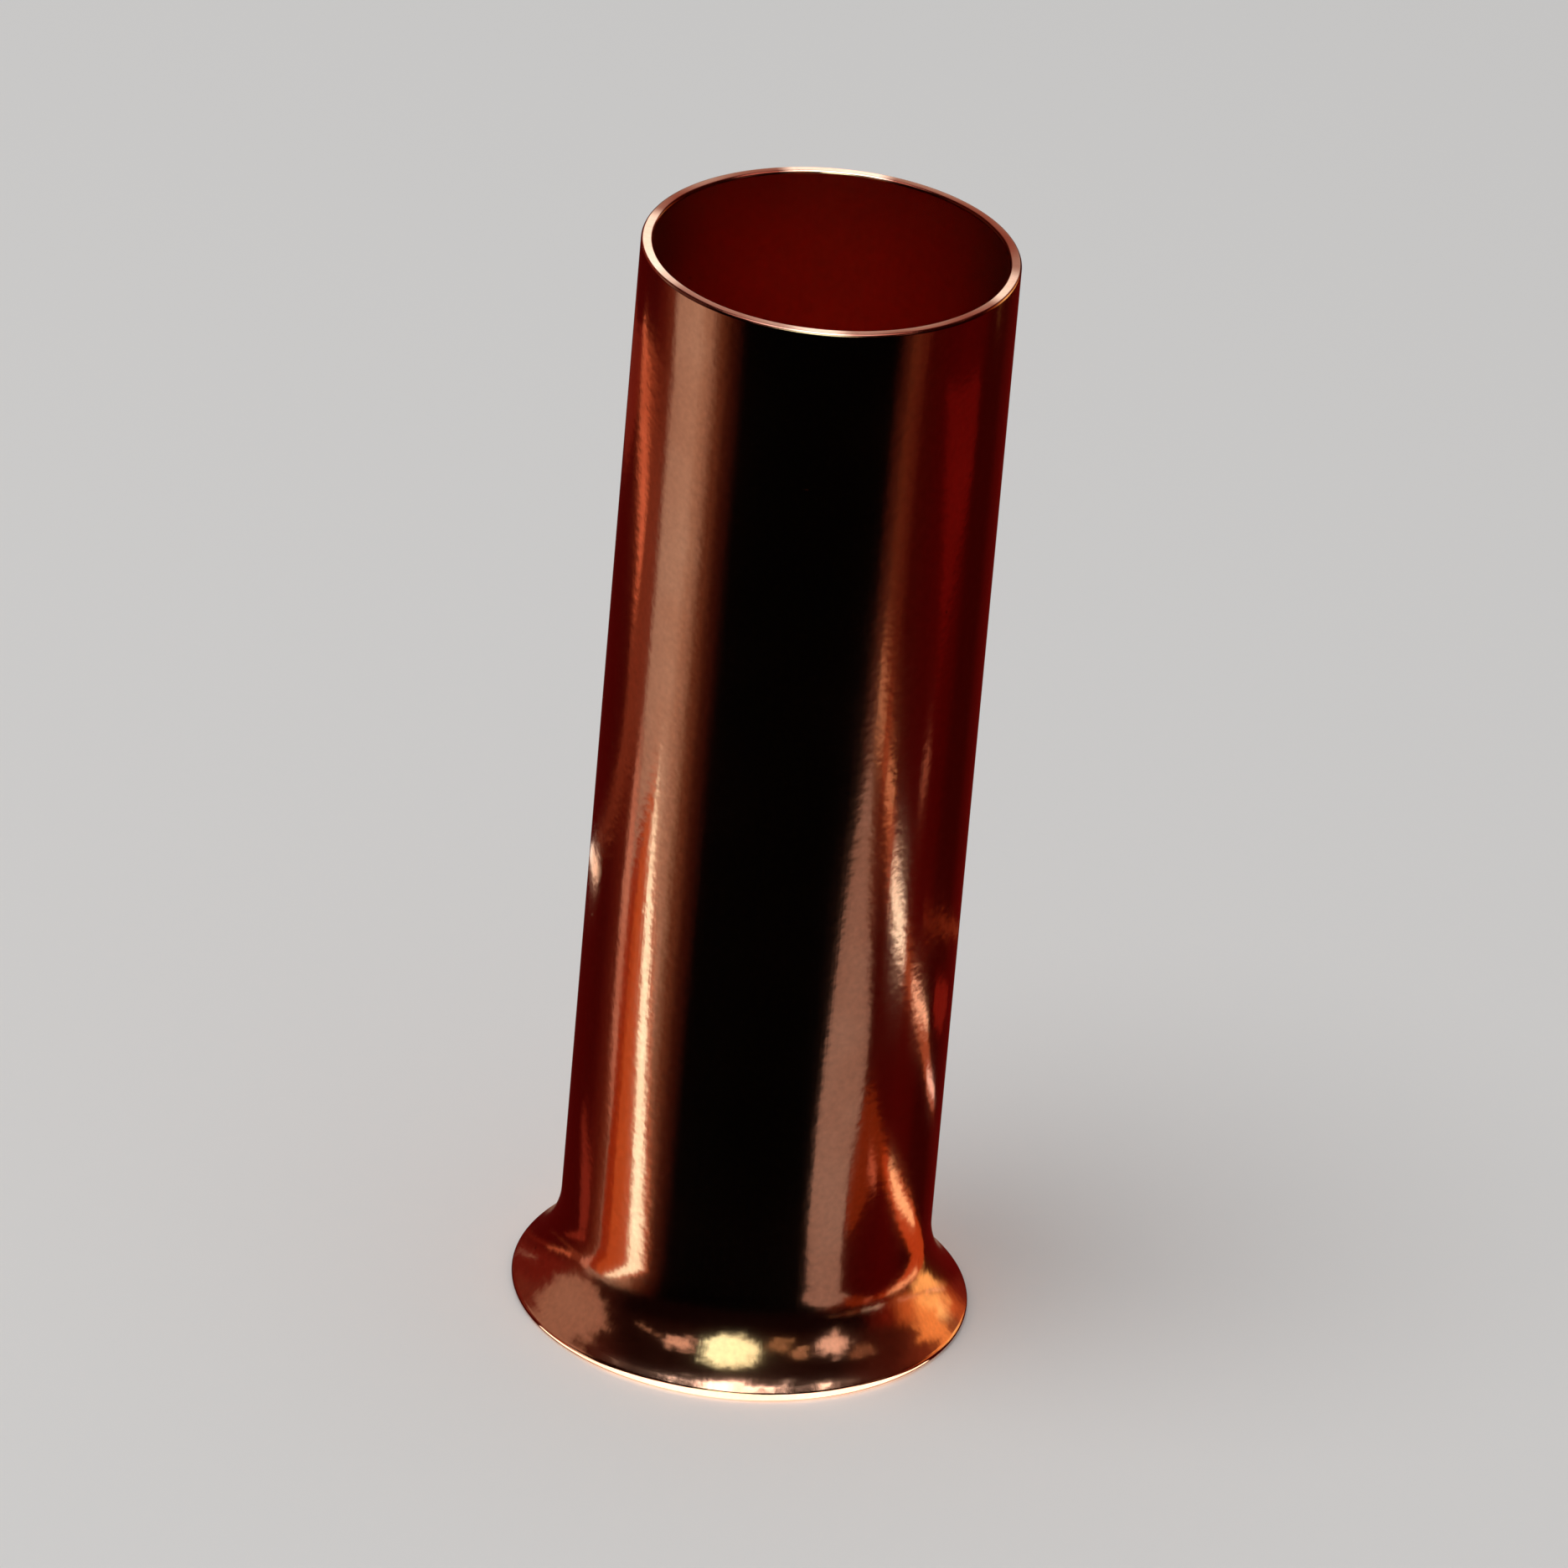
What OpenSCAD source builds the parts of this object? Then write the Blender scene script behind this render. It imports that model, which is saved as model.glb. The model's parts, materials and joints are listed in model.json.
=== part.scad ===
// Bare copper wire ferrule: a thin seamless sleeve with a trumpet mouth at one
// end and a square cut at the other. It stands on the rim of its mouth, with
// its axis on Z and the origin at the centre of the rim's flat land.

/* [Sleeve] */
// Inside diameter of the straight bore that takes the wire
bore_d = 4.5; // [3.5:0.1:7.3]
// Thickness of the copper wall
wall_t = 0.15; // [0.1:0.01:0.3]
// Overall length, from the mouth's rim to the cut end
length = 15; // [10:0.5:25]

/* [Mouth] */
// How far the rim stands out beyond the straight barrel, on each side
flare_out = 0.56; // [0.3:0.02:0.8]
// Radius of the trumpet's bend, on the outside of the wall
bend_r = 1.55; // [1:0.05:2.5]
// Width of the flat land on the rounded rim, which the ferrule stands on
rim_land = 0.06; // [0.02:0.01:0.08]

/* [Cut end] */
// Radius on both edges of the cut end
cut_edge_r = 0.04; // [0.01:0.01:0.04]

/* [Hidden] */
$fn = 96;

bore_r = bore_d / 2;
barrel_r = bore_r + wall_t;

// The rim is a full round as thick as the wall. Its centre follows the middle
// of the wall round the bend, until it is as far out as the flare asks.
rim_r = wall_t / 2;
mid_bend_r = bend_r + rim_r;
bend_angle = acos(1 - flare_out / mid_bend_r);

// The land cuts a little off the round of the rim. The bend ends, and the
// straight wall starts, this high above it.
land_depth = rim_r - sqrt(rim_r ^ 2 - (rim_land / 2) ^ 2);
bend_z = mid_bend_r * sin(bend_angle) + rim_r - land_depth;

// Everything above the X axis, wide and tall enough to take the whole section
module upper_half() {
    translate([-2 * length, 0])
        square(4 * length);
}

// Everything below the X axis
module lower_half() {
    translate([-2 * length, -4 * length])
        square(4 * length);
}

// A quarter of a disc, which rounds one edge of the cut end. side is 1 for the
// outer edge and -1 for the one on the bore.
module edge_round(side) {
    intersection() {
        circle(cut_edge_r);
        upper_half();
        rotate(-90 * side)
            upper_half();
    }
}

// Section of the wall between bore and barrel, up to the rounded cut end
module straight_wall() {
    edge_z = length - cut_edge_r;
    translate([bore_r, 0])
        square([wall_t, edge_z]);
    translate([bore_r + cut_edge_r, edge_z]) {
        square([wall_t - 2 * cut_edge_r, cut_edge_r]);
        edge_round(-1);
    }
    translate([barrel_r - cut_edge_r, edge_z])
        edge_round(1);
}

// Section of the trumpet, about the centre of its bend: a sector of a ring,
// from the straight wall to the rim, and the rim's round where the ring ends
module trumpet() {
    difference() {
        circle(bend_r + wall_t);
        circle(bend_r);
        upper_half();
        rotate(bend_angle)
            lower_half();
    }
    rotate(bend_angle)
        translate([-mid_bend_r, 0])
            intersection() {
                circle(rim_r);
                lower_half();
            }
}

// The whole section: straight above the bend, trumpet below it down to the land
module ferrule_section() {
    intersection() {
        straight_wall();
        translate([0, bend_z])
            upper_half();
    }
    intersection() {
        translate([barrel_r + bend_r, bend_z])
            trumpet();
        upper_half();
    }
}

module ferrule_sleeve() {
    color([0.80, 0.47, 0.36])
        rotate_extrude()
            ferrule_section();
}

ferrule_sleeve();
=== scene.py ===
"""A bare copper wire ferrule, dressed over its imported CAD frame.

The ferrule is one seamless sleeve of thin polished copper: a straight barrel with a
square cut at the top, and a trumpet mouth at the foot, on whose rim it stands. The
sleeve is turned from the wall's own outline, dressed in three copper finishes, and
stood on a plain pale floor in a small studio. Lengths are in metres, apart from the
outlines of the light cards, and azimuths are in degrees to the right of the camera's
side.
"""

from __future__ import annotations

import json
import logging
import math
from dataclasses import dataclass, field
from enum import Enum
from typing import Any, Callable, Union

import bpy
from mathutils import Matrix, Vector


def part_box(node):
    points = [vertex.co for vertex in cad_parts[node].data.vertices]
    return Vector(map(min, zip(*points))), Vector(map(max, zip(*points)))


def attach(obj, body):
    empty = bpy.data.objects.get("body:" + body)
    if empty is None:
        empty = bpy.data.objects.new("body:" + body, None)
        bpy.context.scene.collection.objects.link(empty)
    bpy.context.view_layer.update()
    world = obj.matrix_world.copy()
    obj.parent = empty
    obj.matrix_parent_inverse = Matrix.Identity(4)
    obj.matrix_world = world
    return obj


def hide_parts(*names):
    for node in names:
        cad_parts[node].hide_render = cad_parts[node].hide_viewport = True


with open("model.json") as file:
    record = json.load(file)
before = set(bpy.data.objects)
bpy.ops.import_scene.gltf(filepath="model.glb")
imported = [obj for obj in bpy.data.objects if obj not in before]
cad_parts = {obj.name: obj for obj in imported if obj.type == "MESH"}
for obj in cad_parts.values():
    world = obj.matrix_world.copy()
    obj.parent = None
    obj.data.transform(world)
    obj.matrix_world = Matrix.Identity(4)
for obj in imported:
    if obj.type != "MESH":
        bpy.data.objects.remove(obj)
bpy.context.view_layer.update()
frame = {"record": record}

LOG = logging.getLogger("ferrule")
MM = 0.001
MERGE_REACH = 0.001 * MM
RADIUS = {m["name"]: m["dims"]["r_mm"] * MM for m in frame["record"]["mounts"] if "r_mm" in m["dims"]}
BARREL_R = RADIUS["barrel"]

Point = tuple[float, float]
Waypoint = tuple[float, float, float]
Colour = tuple[float, float, float]
Stops = tuple[tuple[float, Colour], ...]
Socket = bpy.types.NodeSocket
Input = Union[Socket, float, tuple]


def in_turns(stops: Stops) -> Stops:
    """Carries stops given by azimuth to places on a ramp from 0 to 1.

    Args:
        stops: Colours by azimuth, from -180 to 180.

    Returns:
        The same colours by parts of a turn.
    """
    return tuple((place / 360.0 + 0.5, colour) for place, colour in stops)


def grey_stops(*levels: tuple[float, float]) -> Stops:
    """Stops in grey.

    Args:
        levels: Each stop's place and how light it is.

    Returns:
        The same stops as colours.
    """
    return tuple((place, (level, level, level)) for place, level in levels)


class Surface(Enum):
    """The three places on the sleeve that have a finish of their own."""

    OUTSIDE = 0
    BORE = 1
    EDGES = 2


# --------------------------------------------------------------------------- shaders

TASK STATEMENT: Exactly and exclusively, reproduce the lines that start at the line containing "rounded cut end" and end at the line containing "points = [vertex.co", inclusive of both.

OUTPUT FOR THIS EXERCISE:
// Section of the wall between bore and barrel, up to the rounded cut end
module straight_wall() {
    edge_z = length - cut_edge_r;
    translate([bore_r, 0])
        square([wall_t, edge_z]);
    translate([bore_r + cut_edge_r, edge_z]) {
        square([wall_t - 2 * cut_edge_r, cut_edge_r]);
        edge_round(-1);
    }
    translate([barrel_r - cut_edge_r, edge_z])
        edge_round(1);
}

// Section of the trumpet, about the centre of its bend: a sector of a ring,
// from the straight wall to the rim, and the rim's round where the ring ends
module trumpet() {
    difference() {
        circle(bend_r + wall_t);
        circle(bend_r);
        upper_half();
        rotate(bend_angle)
            lower_half();
    }
    rotate(bend_angle)
        translate([-mid_bend_r, 0])
            intersection() {
                circle(rim_r);
                lower_half();
            }
}

// The whole section: straight above the bend, trumpet below it down to the land
module ferrule_section() {
    intersection() {
        straight_wall();
        translate([0, bend_z])
            upper_half();
    }
    intersection() {
        translate([barrel_r + bend_r, bend_z])
            trumpet();
        upper_half();
    }
}

module ferrule_sleeve() {
    color([0.80, 0.47, 0.36])
        rotate_extrude()
            ferrule_section();
}

ferrule_sleeve();
=== scene.py ===
"""A bare copper wire ferrule, dressed over its imported CAD frame.

The ferrule is one seamless sleeve of thin polished copper: a straight barrel with a
square cut at the top, and a trumpet mouth at the foot, on whose rim it stands. The
sleeve is turned from the wall's own outline, dressed in three copper finishes, and
stood on a plain pale floor in a small studio. Lengths are in metres, apart from the
outlines of the light cards, and azimuths are in degrees to the right of the camera's
side.
"""

from __future__ import annotations

import json
import logging
import math
from dataclasses import dataclass, field
from enum import Enum
from typing import Any, Callable, Union

import bpy
from mathutils import Matrix, Vector


def part_box(node):
    points = [vertex.co for vertex in cad_parts[node].data.vertices]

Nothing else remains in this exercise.